Das ist jedoch nicht der einzige Zweck dieser Musischen Woche. Vor allem soll in der Jugend die Freude an schöner Volksmusik geweckt werden. Rudi Rogoll hat viele noch unbekannte Lieder, die er gesammelt und teilweise neu vertont hat, mit nach Muhle gebracht. Erfreulich ist es auch, daß drei junge Lehrerinnen an der Freizeit teilnahmen, sie können den Musikunterricht in den Schulen mit diesen bekannten und unbekannten "echten" Volksliedern bereichern. 

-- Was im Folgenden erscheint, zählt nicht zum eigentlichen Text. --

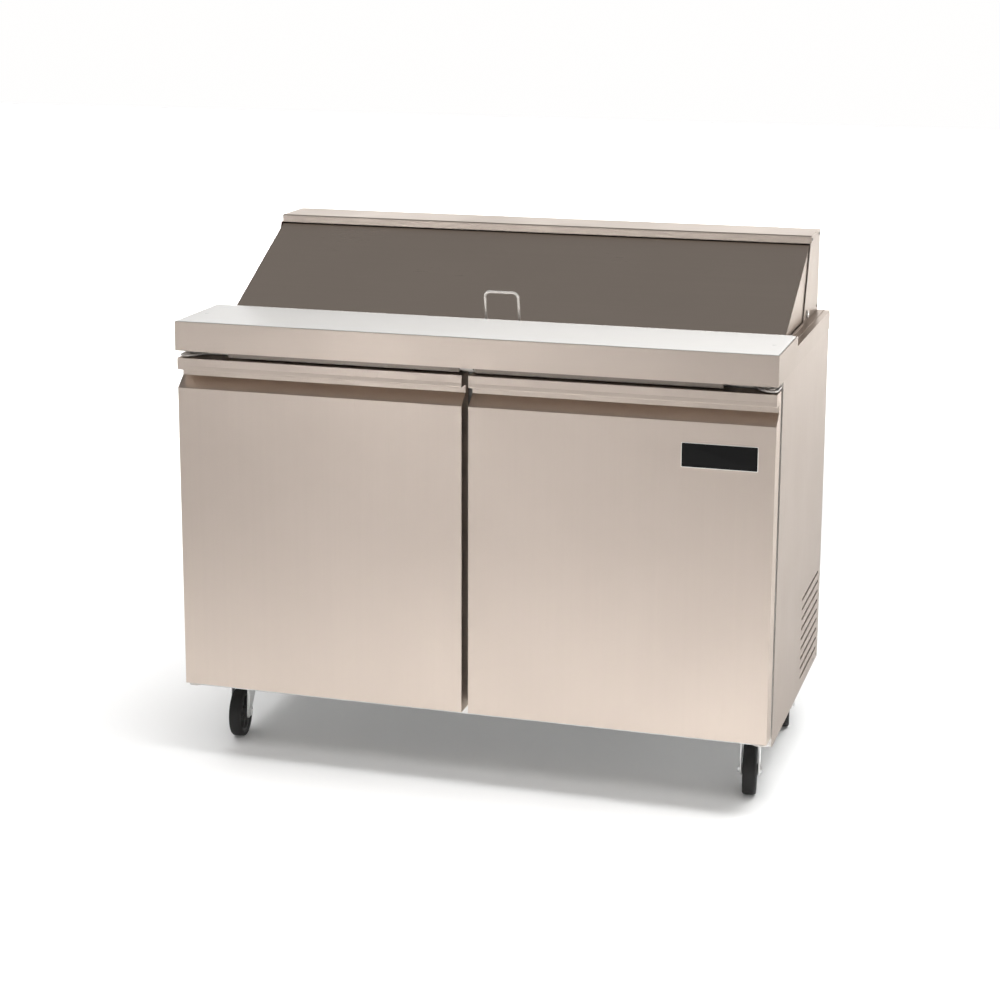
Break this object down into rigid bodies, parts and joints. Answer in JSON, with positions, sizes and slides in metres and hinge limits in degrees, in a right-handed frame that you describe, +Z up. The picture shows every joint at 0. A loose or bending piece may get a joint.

Auch Kaplan Niemöller ist - mit einigen Unterbrechungen - Teilnehmer. Er freut sich sehr darüber, daß die Musische Woche in Muhle so großen Anklang bei der katholischen Jugend gefunden hat. "Davon können alle unsere Jugendgruppen nur profitieren."
Da einige der Teilnehmer noch zur Schule gehen und weder Ferien nehmen noch "blau machen" können, mußten sie am Freitag und am Samstagmorgen schon sehr früh aufstehen, per pedes bis zur nächsten Omnibushaltestelle marschieren und von da aus mit dem Bus zum Schulunterricht fahren. Mittags kehrten sie dann auf dem gleichen Weg wieder nach Muhle zurück. Das ist zwar etwas beschwerlich, "aber wir wollen deswegen doch nicht auf die Musische Woche verzichten!"
Eines steht fest: Schon jetzt freuen sich die Teilnehmer auf die 6. Freizeit dieser Art im nächsten Jahr.